### Instruction:
Using the data below, repeat all of it precisely.

--- Start of Data ---

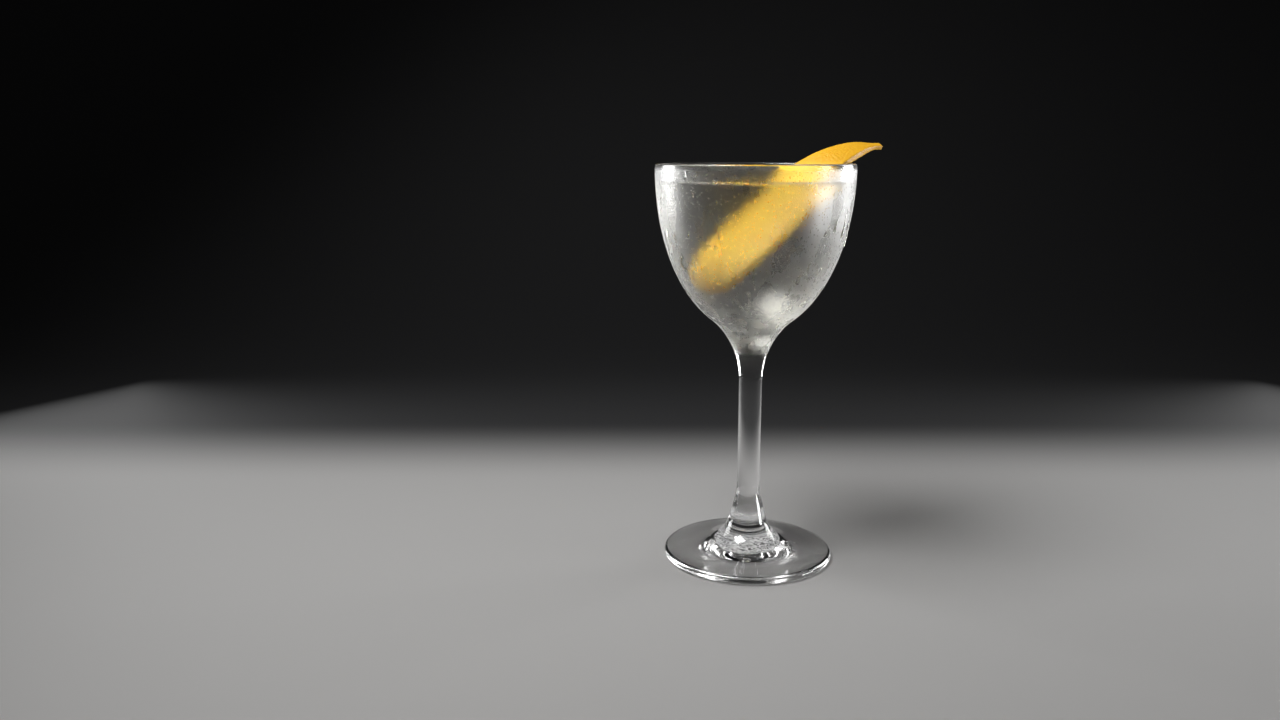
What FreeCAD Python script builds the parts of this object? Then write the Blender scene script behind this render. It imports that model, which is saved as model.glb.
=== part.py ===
import FreeCAD, Part

import math
import os

# A martini in a small stemmed cocktail glass, with one wide strip of lemon peel.
# Millimetres, +Z up. The origin is the middle of the ring that the foot stands on.
# -Y is the front: the peel's lower end rests there, low against the bowl on the -X side.
# The peel climbs towards +X and +Y, lies on the rim and juts out past it.

# Glass: overall sizes
GLASS_HEIGHT = 150.3
RIM_RADIUS = 36.6          # outside
FOOT_RADIUS = 32.3
STEM_RADIUS = 4.35

# Glass: bowl
WALL = 1.3
BOWL_CURVE_DEPTH = 62.3    # from the lip down to where the outside curve would close
BOWL_ROUNDNESS = 2.1       # 2 is an ellipse, more is fuller
BASE_GLASS = 2.9           # between the bottoms of the inner and the outer curve
FLARE_START = 5.5          # the flare leaves the bowl this far above the outside curve's bottom
FLARE_LENGTH = 23.8        # from there down to the plain stem
FLARE_BOWL_PULL = 5.7      # handles of the flare's curve, at the bowl and at the stem
FLARE_STEM_PULL = 12.2

# Glass: foot
FOOT_EDGE = 3.0            # thickness of the rounded edge
FOOT_RING = 4.5            # width of the flat ring that meets the table
FOOT_HOLLOW = 1.4          # rise of the underside inside the ring
DIMPLE_RADIUS = 11.0       # second, deeper hollow under the stem
DIMPLE_DEPTH = 0.7
FOOT_SLOPE = 5.0           # degrees, of the foot's top at its edge
FOOT_EDGE_PULL = 16.0      # handles of the foot's top, at its edge and at the cone
FOOT_CONE_PULL = 8.0
CONE_TOP = 26.0            # the foot's cone meets the stem here
CONE_HEIGHT = 10.4
CONE_ANGLE = 13.8          # degrees from upright
CONE_BLEND = 2.2           # rounds the corner between stem and cone

# Drink
LEVEL_BELOW_RIM = 6.7

# Lemon peel: the strip by itself. Shares are of its length, counted from the lower end.
PEEL_LENGTH = 90.8
PEEL_WIDTH = 23.7
PEEL_THICKNESS = 2.3
PEEL_NARROW_THICKNESS = 1.18  # thickness where the strip is narrow, as a share of the full one
PEEL_TIP_WIDTH = 0.25      # it thins out to both tips where it is narrower than this share
PEEL_CROWN_RADIUS = 35.2   # across the strip, the lemon's own roundness
PEEL_SPREAD = 0.5          # the pith side is wider by this at each edge
PEEL_BLUNT_SHARE = 0.156   # where the lower end has rounded out to the full width
PEEL_BLUNT_SHAPE = 2.4
PEEL_NARROW_SHARE = 0.07   # where the upper end begins to narrow
PEEL_NARROW_SHAPE = 2.19   # 1 narrows straight, more keeps the strip wide for longer
PEEL_END_WIDTH = 0.10      # width left at both ends, as a share of the full one
PEEL_BEND = 0.0017         # 1/mm, along the lower part
PEEL_UPPER_BEND = 0.0211   # 1/mm, along the upper part
PEEL_BEND_SHARE = 0.60     # where the stronger bend sets in
PEEL_BEND_BLEND = 0.07     # over this share of the length
PEEL_SIDE_BEND = 0.0018    # 1/mm, sideways
PEEL_POINT_SHIFT = 2.4     # sideways shift of the pointed end
PEEL_TWIST = -27.1         # degrees, from end to end
PEEL_SECTIONS = 19

# Lemon peel: how it lies in the glass
PEEL_HEADING = 37.0        # degrees from +X, the way in which it climbs, seen from above
PEEL_LEAN = 17.6           # degrees, its front edge is lower than its back edge
PEEL_CLIMB = 51.0          # degrees, of its lower end, in the plane square to its width
PEEL_OFFSET = 8.8          # of the strip's middle in front of the glass's axis, square to the heading
PEEL_GAP = 0.3             # to the bowl's wall and to the rim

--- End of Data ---

### Exercise answer:
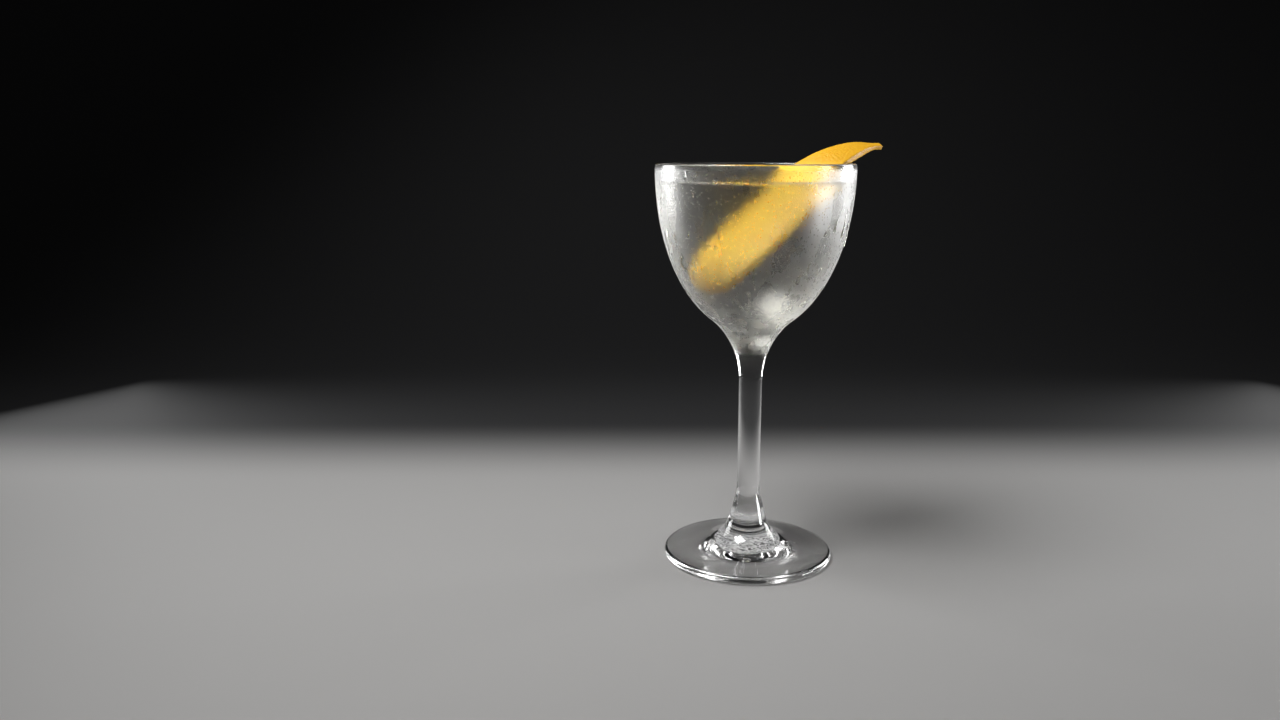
What FreeCAD Python script builds the parts of this object? Then write the Blender scene script behind this render. It imports that model, which is saved as model.glb.
=== part.py ===
import FreeCAD, Part

import math
import os

# A martini in a small stemmed cocktail glass, with one wide strip of lemon peel.
# Millimetres, +Z up. The origin is the middle of the ring that the foot stands on.
# -Y is the front: the peel's lower end rests there, low against the bowl on the -X side.
# The peel climbs towards +X and +Y, lies on the rim and juts out past it.

# Glass: overall sizes
GLASS_HEIGHT = 150.3
RIM_RADIUS = 36.6          # outside
FOOT_RADIUS = 32.3
STEM_RADIUS = 4.35

# Glass: bowl
WALL = 1.3
BOWL_CURVE_DEPTH = 62.3    # from the lip down to where the outside curve would close
BOWL_ROUNDNESS = 2.1       # 2 is an ellipse, more is fuller
BASE_GLASS = 2.9           # between the bottoms of the inner and the outer curve
FLARE_START = 5.5          # the flare leaves the bowl this far above the outside curve's bottom
FLARE_LENGTH = 23.8        # from there down to the plain stem
FLARE_BOWL_PULL = 5.7      # handles of the flare's curve, at the bowl and at the stem
FLARE_STEM_PULL = 12.2

# Glass: foot
FOOT_EDGE = 3.0            # thickness of the rounded edge
FOOT_RING = 4.5            # width of the flat ring that meets the table
FOOT_HOLLOW = 1.4          # rise of the underside inside the ring
DIMPLE_RADIUS = 11.0       # second, deeper hollow under the stem
DIMPLE_DEPTH = 0.7
FOOT_SLOPE = 5.0           # degrees, of the foot's top at its edge
FOOT_EDGE_PULL = 16.0      # handles of the foot's top, at its edge and at the cone
FOOT_CONE_PULL = 8.0
CONE_TOP = 26.0            # the foot's cone meets the stem here
CONE_HEIGHT = 10.4
CONE_ANGLE = 13.8          # degrees from upright
CONE_BLEND = 2.2           # rounds the corner between stem and cone

# Drink
LEVEL_BELOW_RIM = 6.7

# Lemon peel: the strip by itself. Shares are of its length, counted from the lower end.
PEEL_LENGTH = 90.8
PEEL_WIDTH = 23.7
PEEL_THICKNESS = 2.3
PEEL_NARROW_THICKNESS = 1.18  # thickness where the strip is narrow, as a share of the full one
PEEL_TIP_WIDTH = 0.25      # it thins out to both tips where it is narrower than this share
PEEL_CROWN_RADIUS = 35.2   # across the strip, the lemon's own roundness
PEEL_SPREAD = 0.5          # the pith side is wider by this at each edge
PEEL_BLUNT_SHARE = 0.156   # where the lower end has rounded out to the full width
PEEL_BLUNT_SHAPE = 2.4
PEEL_NARROW_SHARE = 0.07   # where the upper end begins to narrow
PEEL_NARROW_SHAPE = 2.19   # 1 narrows straight, more keeps the strip wide for longer
PEEL_END_WIDTH = 0.10      # width left at both ends, as a share of the full one
PEEL_BEND = 0.0017         # 1/mm, along the lower part
PEEL_UPPER_BEND = 0.0211   # 1/mm, along the upper part
PEEL_BEND_SHARE = 0.60     # where the stronger bend sets in
PEEL_BEND_BLEND = 0.07     # over this share of the length
PEEL_SIDE_BEND = 0.0018    # 1/mm, sideways
PEEL_POINT_SHIFT = 2.4     # sideways shift of the pointed end
PEEL_TWIST = -27.1         # degrees, from end to end
PEEL_SECTIONS = 19

# Lemon peel: how it lies in the glass
PEEL_HEADING = 37.0        # degrees from +X, the way in which it climbs, seen from above
PEEL_LEAN = 17.6           # degrees, its front edge is lower than its back edge
PEEL_CLIMB = 51.0          # degrees, of its lower end, in the plane square to its width
PEEL_OFFSET = 8.8          # of the strip's middle in front of the glass's axis, square to the heading
PEEL_GAP = 0.3             # to the bowl's wall and to the rim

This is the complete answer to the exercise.